- Given information -
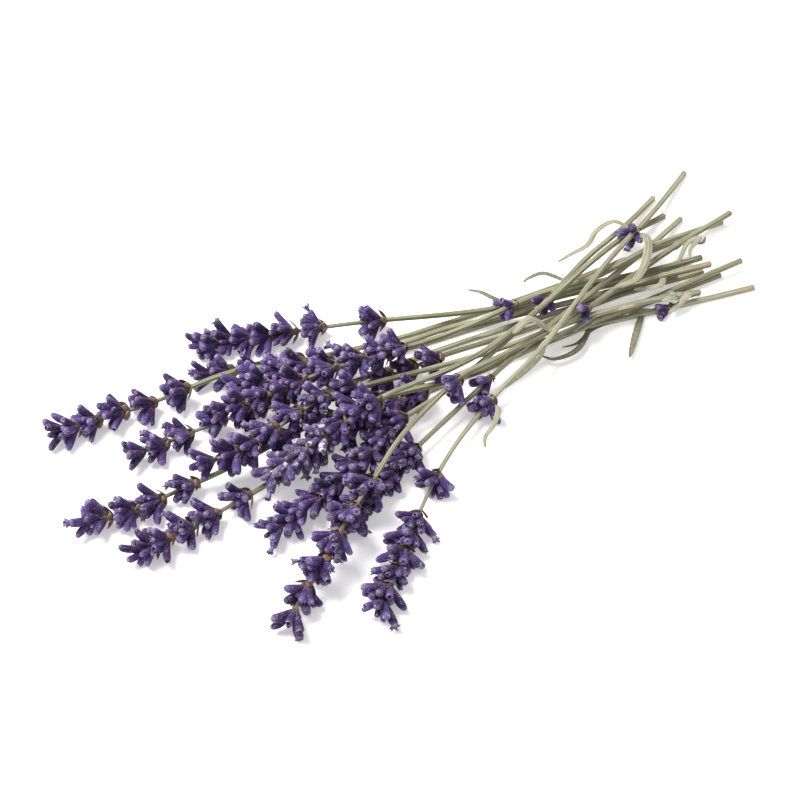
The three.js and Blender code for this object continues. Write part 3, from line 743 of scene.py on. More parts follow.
BLADE_COLUMNS = 5
BLADE_CURL = 0.33
BRACT = dict(length=4.0, widths=(0.4, 1.1, 1.5, 1.5, 1.2, 0.65, 0.06), cup=0.3, thickness=0.16)
SCALE = dict(length=2.8, widths=(0.2, 0.36, 0.34, 0.2, 0.03), cup=0.4, thickness=0.1)

# Rings of a dried flower: share in its map, then radius, height and reach of its lobes in millimetres.
COROLLA_RINGS = (
    (0, 0.45, 0, 0), (0.3, 0.7, 1.0, 0), (0.6, 0.95, 1.7, 0.15), (1.0, 1.1, 2.3, 0.35), (1.2, 0.5, 1.4, 0),
)
COROLLAS = 3
COROLLA_LOBES = 5
COROLLA_BASE = 0.8  # share of the calyx's length
COROLLA_DEPTH = 0.8
COROLLA_MIDDLE = 1.4  # share in its map of the middle of its inside
CRUMPLED = dict(angle=0.3, reach=0.25, rise=0.2)
LOBE_LIFT = 0.4


def calyx_centre(share):
    """A point in the middle of a calyx, which bends a little outward half way along."""
    bend = CALYX_BEND * (share**2 - share)
    return np.array([bend, 0, share]) * CALYX_LENGTH * MM


def calyx_ring(share, radius, tooth):
    corners = []
    for k in range(CALYX_SIDES):
        angle = 2 * math.pi * k / CALYX_SIDES
        out = np.array([math.cos(angle), math.sin(angle), 0])
        corners.append(calyx_centre(share + tooth * (-1) ** k) + radius * MM * out)
    return corners


def calyx_mesh(name, sizes):
    """A closed skin. Past the rim the share in its map goes on growing, to tell the inside by."""
    rings, at, share = [], 0, 0
    for size in sizes[:-1]:
        share = max(share, 1) + INSIDE_STEP if size[0] < at else size[0]
        at = size[0]
        rings.append((calyx_ring(*size), share))
    root = calyx_centre(0) - np.array([0, 0, ROOT_DEPTH * MM])
    tip_share = share + INSIDE_STEP if share > 1 else 1
    return ringed_mesh(name, (root, 0), rings, (calyx_centre(sizes[-1][0]), tip_share))


def hair_coat(name, rings, seed):
    """Short hairs all over a calyx, each a slim closed spike that leans towards its end."""
    lots = np.random.default_rng(seed)
    skin = [ring for ring in rings if ring[1] > HAIRY_RADIUS]
    shares, radii = [ring[0] for ring in skin], [ring[1] for ring in skin]
    half = HAIR_HALF * MM
    points, faces = [], []
    for _ in range(HAIRS):
        share = lots.uniform(shares[0], max(shares))
        angle = lots.uniform(0, 2 * math.pi)
        out = np.array([math.cos(angle), math.sin(angle), 0])
        across = np.array([-math.sin(angle), math.cos(angle), 0])
        root = calyx_centre(share) + HAIR_ROOT * np.interp(share, shares, radii) * MM * out
        lean = out + np.array([0, 0, lots.uniform(*HAIR_SLANT)])
        lean = lean + lots.uniform(-HAIR_SWAY, HAIR_SWAY) * across
        first = len(points)
        points += [root + across * half, root - across * half, root + np.array([0, 0, half])]
        points.append(root + HAIR_LENGTH * lots.uniform(*HAIR_LENGTHS) * MM * unit(lean))
        faces += [(first + k, first + (k + 1) % 3, first + 3) for k in range(3)]
        faces.append((first + 2, first + 1, first))
    mesh = plain_mesh(name, points, faces)
    join_edges(mesh)
    return mesh


def blade_mesh(name, length, widths, cup, thickness):
    """A pointed blade along z with its inner side towards -x, made of two skins joined at the edge."""
    rows, columns = len(widths), BLADE_COLUMNS
    points, marks = [], []
    for skin in (0, 1):
        for row, half in enumerate(widths):
            share = row / (rows - 1)
            for column in range(columns):
                across = 2 * column / (columns - 1) - 1
                inside = 0 if abs(across) == 1 or row in (0, rows - 1) else thickness * skin
                curl = cup * half * across**2 + BLADE_CURL * length * share**2
                points.append((-(curl + inside), half * across, share * length))
                marks.append((column / (columns - 1), share))
    faces = []
    for row in range(rows - 1):
        for column in range(columns - 1):
            first = row * columns + column
            corners = (first, first + 1, first + columns + 1, first + columns)
            faces.append(corners)
            faces.append(tuple(rows * columns + corner for corner in reversed(corners)))
    mesh = plain_mesh(name, np.array(points) * MM, faces)
    set_way(mesh, [marks[corner] for face in faces for corner in face])
    join_edges(mesh)
    return mesh


def corolla_ring(lots, base, radius, height, lobe):
    corners = []
    for k in range(2 * COROLLA_LOBES):
        side = (-1) ** k
        angle = math.pi * (k + CRUMPLED["angle"] * lots.uniform(-1, 1)) / COROLLA_LOBES
        reach = (radius + lobe * side) * (1 + CRUMPLED["reach"] * lots.uniform(-1, 1))
        rise = height * (1 + CRUMPLED["rise"] * lots.uniform(-1, 1)) + LOBE_LIFT * lobe * side
        corners.append(base + np.array([math.cos(angle) * reach, math.sin(angle) * reach, rise]) * MM)
    return corners


def corolla_mesh(name, seed):
    """A dried flower that is left in a calyx: a crumpled cup with a few lobes."""
    lots = np.random.default_rng(seed)
    base = calyx_centre(COROLLA_BASE)
    rings = [(corolla_ring(lots, base, *sizes), share) for share, *sizes in COROLLA_RINGS]
    middle = base + np.array([0, 0, COROLLA_DEPTH * MM])
    return ringed_mesh(name, (base, 0), rings, (middle, COROLLA_MIDDLE))


# ---------------------------------------------------------------- where things grow

# A calyx as points: shares of its length, and how far it reaches there, for one of full size.
CROWD_SHARES = np.array([0.35, 0.6, 0.85, 1.0])
CROWD_REACH = np.array([0.7, 1.1, 1.2, 1.1])
STALK_SPACING = 1.5
OWN_SQUEEZE = 0.8
OTHERS_SQUEEZE = 0.92
FLOOR_SQUEEZE = 0.6

# The solids have room for one calyx on each side of a stalk. These fill the whorls up as life does:
# turns round the stalk and changes of lean in degrees, and shares of full size. The first that has
# room is taken.
FILLER_BENDS = (
    (0, 0, 1.02), (12, 0, 0.95), (-12, 0, 0.95), (0, 9, 0.9), (0, -9, 0.9),
    (20, -5, 0.85), (-20, -5, 0.85), (0, 0, 0.72), (24, 6, 0.72), (-24, 6, 0.72),
)
FILLERS = 9
FILLER_LEANS = (60, 26, 44)
FILLER_JITTER = 7
FILLER_SLIDE = 0.9
TOP_LEAN_SHARE = 0.6
ROOT_SHARE = 0.85
FULL_BELOW = (3, 6, 15, 16)  # stalks with a whorl below the head that is as full as those in it
FULL_WITHIN = 105  # how far back from the tip such a whorl may be
CLOSE_SET = (4, 11, 13, 14)  # stalks whose whorls run into each other

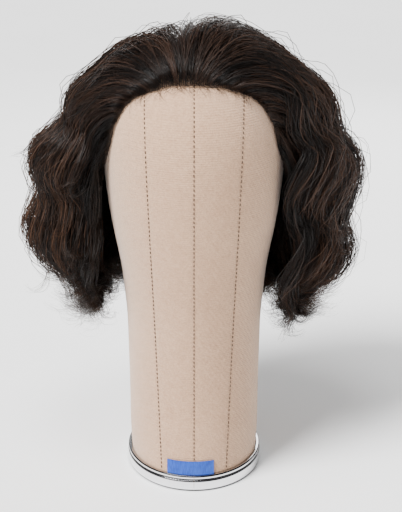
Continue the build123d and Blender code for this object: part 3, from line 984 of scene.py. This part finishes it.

- Description of the task -
Each record above should be output again exactly.

- Full output -
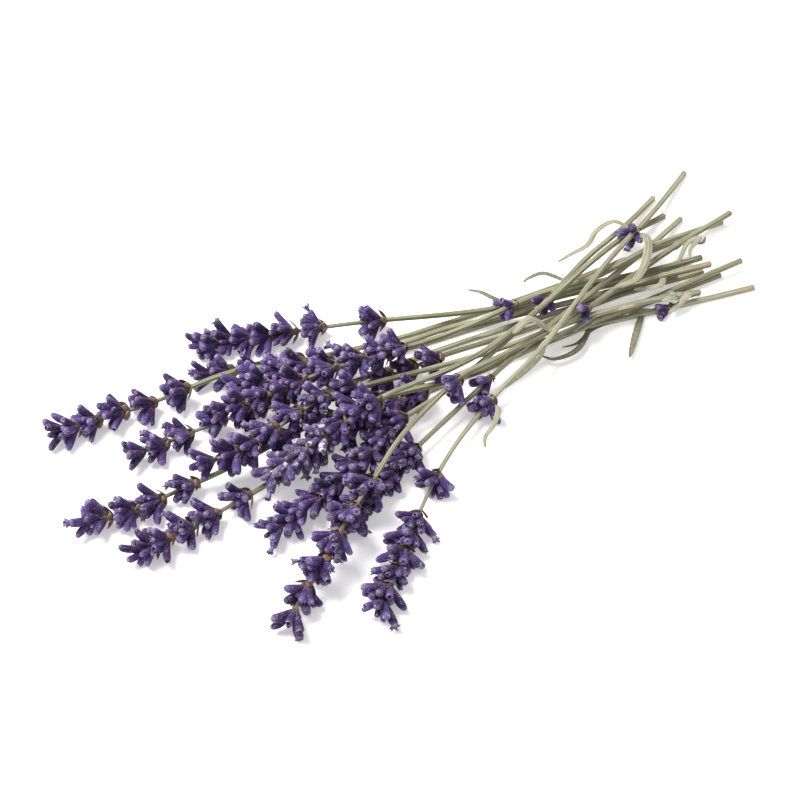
The three.js and Blender code for this object continues. Write part 3, from line 743 of scene.py on. More parts follow.
BLADE_COLUMNS = 5
BLADE_CURL = 0.33
BRACT = dict(length=4.0, widths=(0.4, 1.1, 1.5, 1.5, 1.2, 0.65, 0.06), cup=0.3, thickness=0.16)
SCALE = dict(length=2.8, widths=(0.2, 0.36, 0.34, 0.2, 0.03), cup=0.4, thickness=0.1)

# Rings of a dried flower: share in its map, then radius, height and reach of its lobes in millimetres.
COROLLA_RINGS = (
    (0, 0.45, 0, 0), (0.3, 0.7, 1.0, 0), (0.6, 0.95, 1.7, 0.15), (1.0, 1.1, 2.3, 0.35), (1.2, 0.5, 1.4, 0),
)
COROLLAS = 3
COROLLA_LOBES = 5
COROLLA_BASE = 0.8  # share of the calyx's length
COROLLA_DEPTH = 0.8
COROLLA_MIDDLE = 1.4  # share in its map of the middle of its inside
CRUMPLED = dict(angle=0.3, reach=0.25, rise=0.2)
LOBE_LIFT = 0.4


def calyx_centre(share):
    """A point in the middle of a calyx, which bends a little outward half way along."""
    bend = CALYX_BEND * (share**2 - share)
    return np.array([bend, 0, share]) * CALYX_LENGTH * MM


def calyx_ring(share, radius, tooth):
    corners = []
    for k in range(CALYX_SIDES):
        angle = 2 * math.pi * k / CALYX_SIDES
        out = np.array([math.cos(angle), math.sin(angle), 0])
        corners.append(calyx_centre(share + tooth * (-1) ** k) + radius * MM * out)
    return corners


def calyx_mesh(name, sizes):
    """A closed skin. Past the rim the share in its map goes on growing, to tell the inside by."""
    rings, at, share = [], 0, 0
    for size in sizes[:-1]:
        share = max(share, 1) + INSIDE_STEP if size[0] < at else size[0]
        at = size[0]
        rings.append((calyx_ring(*size), share))
    root = calyx_centre(0) - np.array([0, 0, ROOT_DEPTH * MM])
    tip_share = share + INSIDE_STEP if share > 1 else 1
    return ringed_mesh(name, (root, 0), rings, (calyx_centre(sizes[-1][0]), tip_share))


def hair_coat(name, rings, seed):
    """Short hairs all over a calyx, each a slim closed spike that leans towards its end."""
    lots = np.random.default_rng(seed)
    skin = [ring for ring in rings if ring[1] > HAIRY_RADIUS]
    shares, radii = [ring[0] for ring in skin], [ring[1] for ring in skin]
    half = HAIR_HALF * MM
    points, faces = [], []
    for _ in range(HAIRS):
        share = lots.uniform(shares[0], max(shares))
        angle = lots.uniform(0, 2 * math.pi)
        out = np.array([math.cos(angle), math.sin(angle), 0])
        across = np.array([-math.sin(angle), math.cos(angle), 0])
        root = calyx_centre(share) + HAIR_ROOT * np.interp(share, shares, radii) * MM * out
        lean = out + np.array([0, 0, lots.uniform(*HAIR_SLANT)])
        lean = lean + lots.uniform(-HAIR_SWAY, HAIR_SWAY) * across
        first = len(points)
        points += [root + across * half, root - across * half, root + np.array([0, 0, half])]
        points.append(root + HAIR_LENGTH * lots.uniform(*HAIR_LENGTHS) * MM * unit(lean))
        faces += [(first + k, first + (k + 1) % 3, first + 3) for k in range(3)]
        faces.append((first + 2, first + 1, first))
    mesh = plain_mesh(name, points, faces)
    join_edges(mesh)
    return mesh


def blade_mesh(name, length, widths, cup, thickness):
    """A pointed blade along z with its inner side towards -x, made of two skins joined at the edge."""
    rows, columns = len(widths), BLADE_COLUMNS
    points, marks = [], []
    for skin in (0, 1):
        for row, half in enumerate(widths):
            share = row / (rows - 1)
            for column in range(columns):
                across = 2 * column / (columns - 1) - 1
                inside = 0 if abs(across) == 1 or row in (0, rows - 1) else thickness * skin
                curl = cup * half * across**2 + BLADE_CURL * length * share**2
                points.append((-(curl + inside), half * across, share * length))
                marks.append((column / (columns - 1), share))
    faces = []
    for row in range(rows - 1):
        for column in range(columns - 1):
            first = row * columns + column
            corners = (first, first + 1, first + columns + 1, first + columns)
            faces.append(corners)
            faces.append(tuple(rows * columns + corner for corner in reversed(corners)))
    mesh = plain_mesh(name, np.array(points) * MM, faces)
    set_way(mesh, [marks[corner] for face in faces for corner in face])
    join_edges(mesh)
    return mesh


def corolla_ring(lots, base, radius, height, lobe):
    corners = []
    for k in range(2 * COROLLA_LOBES):
        side = (-1) ** k
        angle = math.pi * (k + CRUMPLED["angle"] * lots.uniform(-1, 1)) / COROLLA_LOBES
        reach = (radius + lobe * side) * (1 + CRUMPLED["reach"] * lots.uniform(-1, 1))
        rise = height * (1 + CRUMPLED["rise"] * lots.uniform(-1, 1)) + LOBE_LIFT * lobe * side
        corners.append(base + np.array([math.cos(angle) * reach, math.sin(angle) * reach, rise]) * MM)
    return corners


def corolla_mesh(name, seed):
    """A dried flower that is left in a calyx: a crumpled cup with a few lobes."""
    lots = np.random.default_rng(seed)
    base = calyx_centre(COROLLA_BASE)
    rings = [(corolla_ring(lots, base, *sizes), share) for share, *sizes in COROLLA_RINGS]
    middle = base + np.array([0, 0, COROLLA_DEPTH * MM])
    return ringed_mesh(name, (base, 0), rings, (middle, COROLLA_MIDDLE))


# ---------------------------------------------------------------- where things grow

# A calyx as points: shares of its length, and how far it reaches there, for one of full size.
CROWD_SHARES = np.array([0.35, 0.6, 0.85, 1.0])
CROWD_REACH = np.array([0.7, 1.1, 1.2, 1.1])
STALK_SPACING = 1.5
OWN_SQUEEZE = 0.8
OTHERS_SQUEEZE = 0.92
FLOOR_SQUEEZE = 0.6

# The solids have room for one calyx on each side of a stalk. These fill the whorls up as life does:
# turns round the stalk and changes of lean in degrees, and shares of full size. The first that has
# room is taken.
FILLER_BENDS = (
    (0, 0, 1.02), (12, 0, 0.95), (-12, 0, 0.95), (0, 9, 0.9), (0, -9, 0.9),
    (20, -5, 0.85), (-20, -5, 0.85), (0, 0, 0.72), (24, 6, 0.72), (-24, 6, 0.72),
)
FILLERS = 9
FILLER_LEANS = (60, 26, 44)
FILLER_JITTER = 7
FILLER_SLIDE = 0.9
TOP_LEAN_SHARE = 0.6
ROOT_SHARE = 0.85
FULL_BELOW = (3, 6, 15, 16)  # stalks with a whorl below the head that is as full as those in it
FULL_WITHIN = 105  # how far back from the tip such a whorl may be
CLOSE_SET = (4, 11, 13, 14)  # stalks whose whorls run into each other

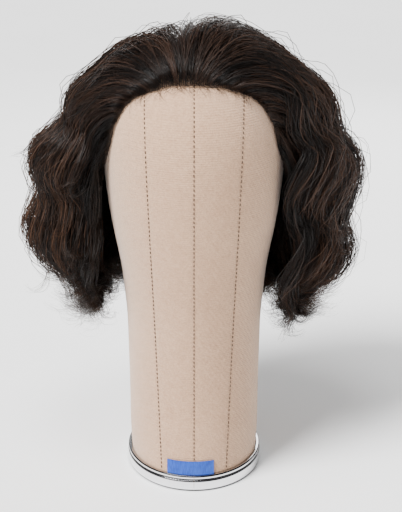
Continue the build123d and Blender code for this object: part 3, from line 984 of scene.py. This part finishes it.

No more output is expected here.